**Data lines:**
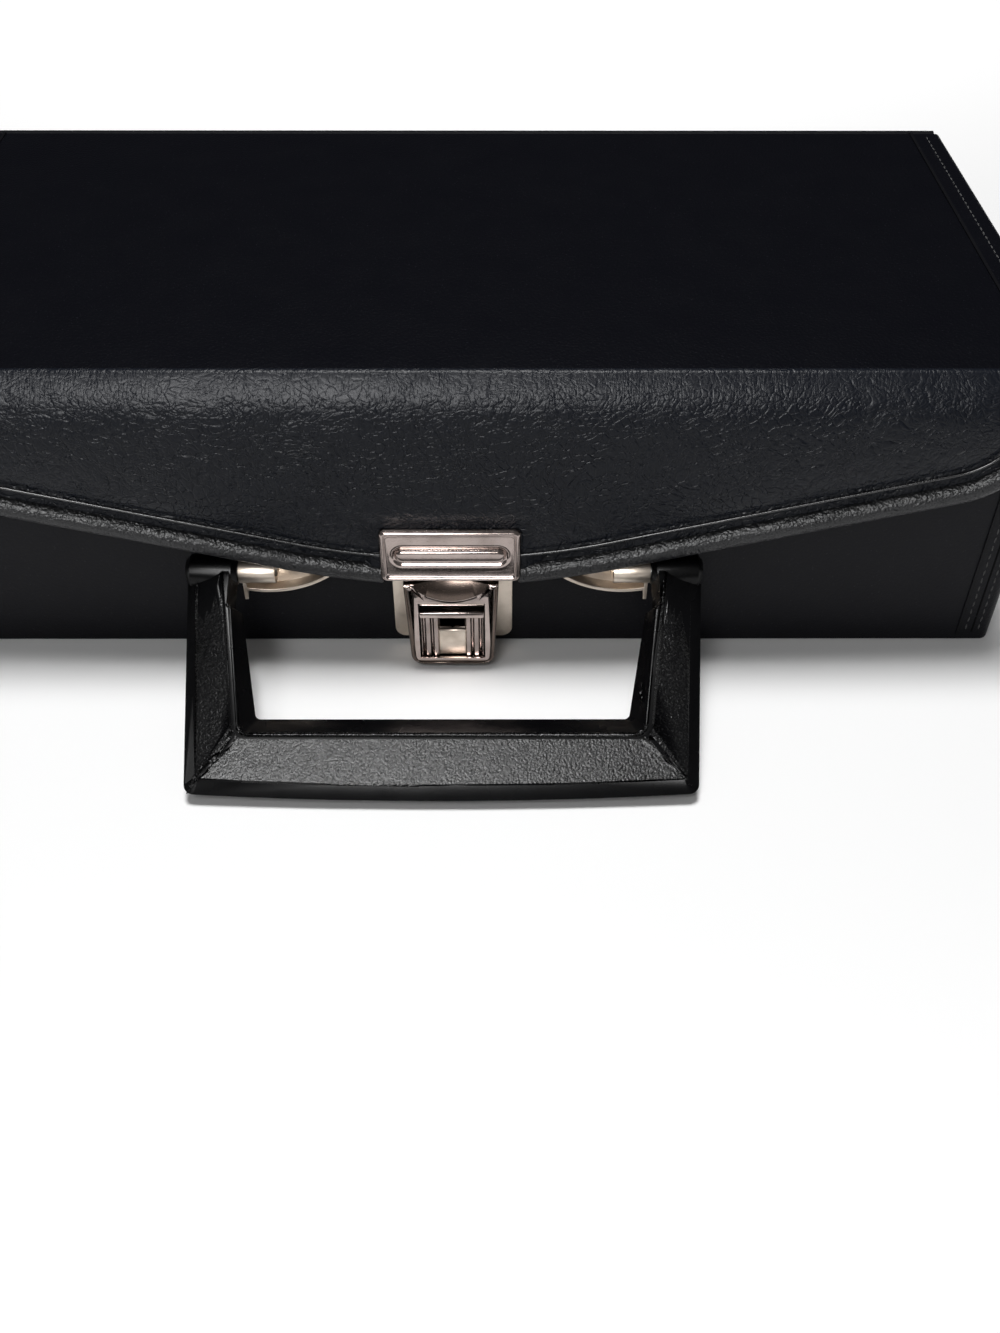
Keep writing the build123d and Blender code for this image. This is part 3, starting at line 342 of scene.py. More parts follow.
# ---------------------------------------------------------------- shader tools
class Paint:
    """One procedural material that is built node by node."""

    def __init__(self, name: str, constants: dict[str, float | Sequence[float]]) -> None:
        """Make the material.

        Args:
            name: The material's name.
            constants: Values of the shader's own sockets that are the same all over.
        """
        self.material = bpy.data.materials.new(name)
        self.material.use_nodes = True
        self.tree = self.material.node_tree
        self.shader = self.tree.nodes["Principled BSDF"]
        for socket, value in constants.items():
            self.shader.inputs[socket].default_value = value

    def node(self, kind: str, settings: dict, inputs: dict) -> bpy.types.Node:
        """Add a node.

        Args:
            kind: The node's type.
            settings: Its own settings, set first, with a ramp's stops under "stops".
            inputs: Values or links of its sockets, by name or number.

        Returns:
            The node.
        """
        made = self.tree.nodes.new(kind)
        for key, value in settings.items():
            if key == "stops":
                ramp = made.color_ramp.elements
                for element, (place, tone) in zip((ramp[0], ramp[1]), value):
                    element.position, element.color = place, (*tone, 1.0)
                for place, tone in value[2:]:
                    ramp.new(place).color = (*tone, 1.0)
            else:
                setattr(made, key, value)
        for key, value in inputs.items():
            if isinstance(value, Number):
                value = value.socket
            if isinstance(value, bpy.types.NodeSocket):
                self.tree.links.new(value, made.inputs[key])
            else:
                made.inputs[key].default_value = value
        return made

    def feed(self, socket: str, value: "Number | Socket") -> None:
        """Link a value that varies over the surface to a socket of the shader."""
        source = value.socket if isinstance(value, Number) else value
        self.tree.links.new(source, self.shader.inputs[socket])

    def place(self, stretch: Sequence[float] = (1, 1, 1),
              turn: Sequence[float] = (0, 0, 0)) -> Socket:
        """Object coordinates, stretched and turned.

        Args:
            stretch: Scale of each axis.
            turn: Angles about the axes.

        Returns:
            The coordinates.
        """
        source = self.node("ShaderNodeTexCoord", {}, {}).outputs["Object"]
        mapping = self.node("ShaderNodeMapping", {}, {
            "Vector": source, "Scale": stretch, "Rotation": turn})
        return mapping.outputs["Vector"]

    def grain(self, size: float, detail: float = 2.0, place: Socket | None = None) -> "Number":
        """Even noise whose features are about size metres wide, from 0 to 1.

        Args:
            size: Width of a feature.
            detail: How many finer layers it has.
            place: Its coordinates, if they aren't the plain Object ones.

        Returns:
            The noise.
        """
        made = self.node("ShaderNodeTexNoise", {}, {
            "Vector": place or self.place(), "Scale": 1 / size, "Detail": detail})
        return Number(self, made.outputs["Fac"])

    def cells(self, size: float) -> "Number":
        """Rounded cells about size metres wide: 0 in their middles, rising to their rims.

        Args:
            size: Width of a cell.

        Returns:
            The distance from the nearest middle.
        """
        made = self.node("ShaderNodeTexVoronoi", {"feature": "SMOOTH_F1"}, {
            "Vector": self.place(), "Scale": 1 / size, "Smoothness": 0.4})
        return Number(self, made.outputs["Distance"])

    def cracks(self, size: float, width: float, place: Socket) -> "Number":
        """A net of thin lines round cells about size metres wide: 1 on the lines.

        Args:
            size: Width of a cell.
            width: Width of a line.
            place: Its coordinates.

        Returns:
            The net.
        """
        made = self.node("ShaderNodeTexVoronoi", {"feature": "DISTANCE_TO_EDGE"}, {
            "Vector": place, "Scale": 1 / size})
        return 1 - Number(self, made.outputs["Distance"]).between(0.0, width / size)

    def warped(self, size: float, amount: float, place: Socket) -> Socket:
        """Coordinates that a slow noise pushes about.

        Args:
            size: Width of the noise's features.
            amount: How far it pushes.
            place: The coordinates.

        Returns:
            The pushed coordinates.
        """
        push = self.node("ShaderNodeTexNoise", {}, {
            "Vector": place, "Scale": 1 / size, "Detail": 2.0})
        scaled = self.node("ShaderNodeVectorMath", {"operation": "SCALE"}, {
            0: push.outputs["Color"], "Scale": amount})
        added = self.node("ShaderNodeVectorMath", {"operation": "ADD"}, {
            0: place, 1: scaled.outputs[0]})
        return added.outputs[0]

    def along(self, axis: str) -> "Number":
        """One Object coordinate, X, Y or Z, in metres."""
        parts = self.node("ShaderNodeSeparateXYZ", {}, {"Vector": self.place()})
        return Number(self, parts.outputs[axis])

    def blend(self, share: "Number", low: Colour, high: Colour) -> Socket:
        """A colour between two, by a share from 0 to 1.

        Args:
            share: 0 for the first colour, 1 for the second.
            low: The first colour.
            high: The second colour.

        Returns:
            The mixed colour.
        """
        mixed = self.node("ShaderNodeMix", {"data_type": "RGBA", "clamp_factor": True}, {
            0: share, 6: (*low, 1.0), 7: (*high, 1.0)})
        return mixed.outputs[2]

    def relief(self, height: "Number", depth: float) -> None:
        """Bump of the whole surface.

        Args:
            height: Height, in units of depth.
            depth: Metres for one unit of height.
        """
        bump = self.node("ShaderNodeBump", {}, {
            "Strength": 1.0, "Distance": depth, "Height": height})
        self.feed("Normal", bump.outputs["Normal"])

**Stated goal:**
Would you copy out each line exactly as written?

**Complete answer:**
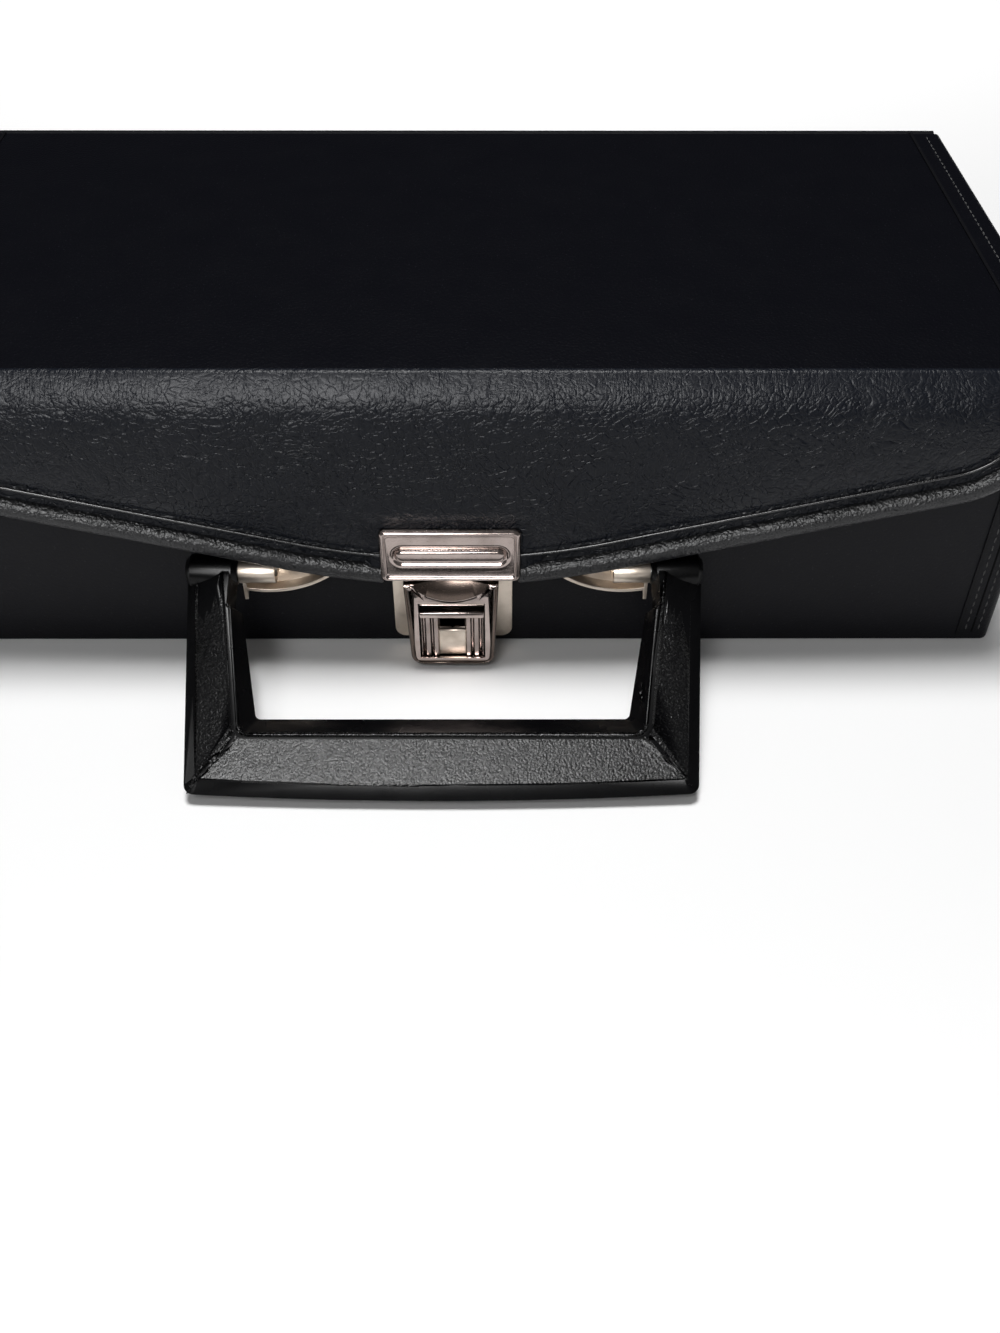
Keep writing the build123d and Blender code for this image. This is part 3, starting at line 342 of scene.py. More parts follow.
# ---------------------------------------------------------------- shader tools
class Paint:
    """One procedural material that is built node by node."""

    def __init__(self, name: str, constants: dict[str, float | Sequence[float]]) -> None:
        """Make the material.

        Args:
            name: The material's name.
            constants: Values of the shader's own sockets that are the same all over.
        """
        self.material = bpy.data.materials.new(name)
        self.material.use_nodes = True
        self.tree = self.material.node_tree
        self.shader = self.tree.nodes["Principled BSDF"]
        for socket, value in constants.items():
            self.shader.inputs[socket].default_value = value

    def node(self, kind: str, settings: dict, inputs: dict) -> bpy.types.Node:
        """Add a node.

        Args:
            kind: The node's type.
            settings: Its own settings, set first, with a ramp's stops under "stops".
            inputs: Values or links of its sockets, by name or number.

        Returns:
            The node.
        """
        made = self.tree.nodes.new(kind)
        for key, value in settings.items():
            if key == "stops":
                ramp = made.color_ramp.elements
                for element, (place, tone) in zip((ramp[0], ramp[1]), value):
                    element.position, element.color = place, (*tone, 1.0)
                for place, tone in value[2:]:
                    ramp.new(place).color = (*tone, 1.0)
            else:
                setattr(made, key, value)
        for key, value in inputs.items():
            if isinstance(value, Number):
                value = value.socket
            if isinstance(value, bpy.types.NodeSocket):
                self.tree.links.new(value, made.inputs[key])
            else:
                made.inputs[key].default_value = value
        return made

    def feed(self, socket: str, value: "Number | Socket") -> None:
        """Link a value that varies over the surface to a socket of the shader."""
        source = value.socket if isinstance(value, Number) else value
        self.tree.links.new(source, self.shader.inputs[socket])

    def place(self, stretch: Sequence[float] = (1, 1, 1),
              turn: Sequence[float] = (0, 0, 0)) -> Socket:
        """Object coordinates, stretched and turned.

        Args:
            stretch: Scale of each axis.
            turn: Angles about the axes.

        Returns:
            The coordinates.
        """
        source = self.node("ShaderNodeTexCoord", {}, {}).outputs["Object"]
        mapping = self.node("ShaderNodeMapping", {}, {
            "Vector": source, "Scale": stretch, "Rotation": turn})
        return mapping.outputs["Vector"]

    def grain(self, size: float, detail: float = 2.0, place: Socket | None = None) -> "Number":
        """Even noise whose features are about size metres wide, from 0 to 1.

        Args:
            size: Width of a feature.
            detail: How many finer layers it has.
            place: Its coordinates, if they aren't the plain Object ones.

        Returns:
            The noise.
        """
        made = self.node("ShaderNodeTexNoise", {}, {
            "Vector": place or self.place(), "Scale": 1 / size, "Detail": detail})
        return Number(self, made.outputs["Fac"])

    def cells(self, size: float) -> "Number":
        """Rounded cells about size metres wide: 0 in their middles, rising to their rims.

        Args:
            size: Width of a cell.

        Returns:
            The distance from the nearest middle.
        """
        made = self.node("ShaderNodeTexVoronoi", {"feature": "SMOOTH_F1"}, {
            "Vector": self.place(), "Scale": 1 / size, "Smoothness": 0.4})
        return Number(self, made.outputs["Distance"])

    def cracks(self, size: float, width: float, place: Socket) -> "Number":
        """A net of thin lines round cells about size metres wide: 1 on the lines.

        Args:
            size: Width of a cell.
            width: Width of a line.
            place: Its coordinates.

        Returns:
            The net.
        """
        made = self.node("ShaderNodeTexVoronoi", {"feature": "DISTANCE_TO_EDGE"}, {
            "Vector": place, "Scale": 1 / size})
        return 1 - Number(self, made.outputs["Distance"]).between(0.0, width / size)

    def warped(self, size: float, amount: float, place: Socket) -> Socket:
        """Coordinates that a slow noise pushes about.

        Args:
            size: Width of the noise's features.
            amount: How far it pushes.
            place: The coordinates.

        Returns:
            The pushed coordinates.
        """
        push = self.node("ShaderNodeTexNoise", {}, {
            "Vector": place, "Scale": 1 / size, "Detail": 2.0})
        scaled = self.node("ShaderNodeVectorMath", {"operation": "SCALE"}, {
            0: push.outputs["Color"], "Scale": amount})
        added = self.node("ShaderNodeVectorMath", {"operation": "ADD"}, {
            0: place, 1: scaled.outputs[0]})
        return added.outputs[0]

    def along(self, axis: str) -> "Number":
        """One Object coordinate, X, Y or Z, in metres."""
        parts = self.node("ShaderNodeSeparateXYZ", {}, {"Vector": self.place()})
        return Number(self, parts.outputs[axis])

    def blend(self, share: "Number", low: Colour, high: Colour) -> Socket:
        """A colour between two, by a share from 0 to 1.

        Args:
            share: 0 for the first colour, 1 for the second.
            low: The first colour.
            high: The second colour.

        Returns:
            The mixed colour.
        """
        mixed = self.node("ShaderNodeMix", {"data_type": "RGBA", "clamp_factor": True}, {
            0: share, 6: (*low, 1.0), 7: (*high, 1.0)})
        return mixed.outputs[2]

    def relief(self, height: "Number", depth: float) -> None:
        """Bump of the whole surface.

        Args:
            height: Height, in units of depth.
            depth: Metres for one unit of height.
        """
        bump = self.node("ShaderNodeBump", {}, {
            "Strength": 1.0, "Distance": depth, "Height": height})
        self.feed("Normal", bump.outputs["Normal"])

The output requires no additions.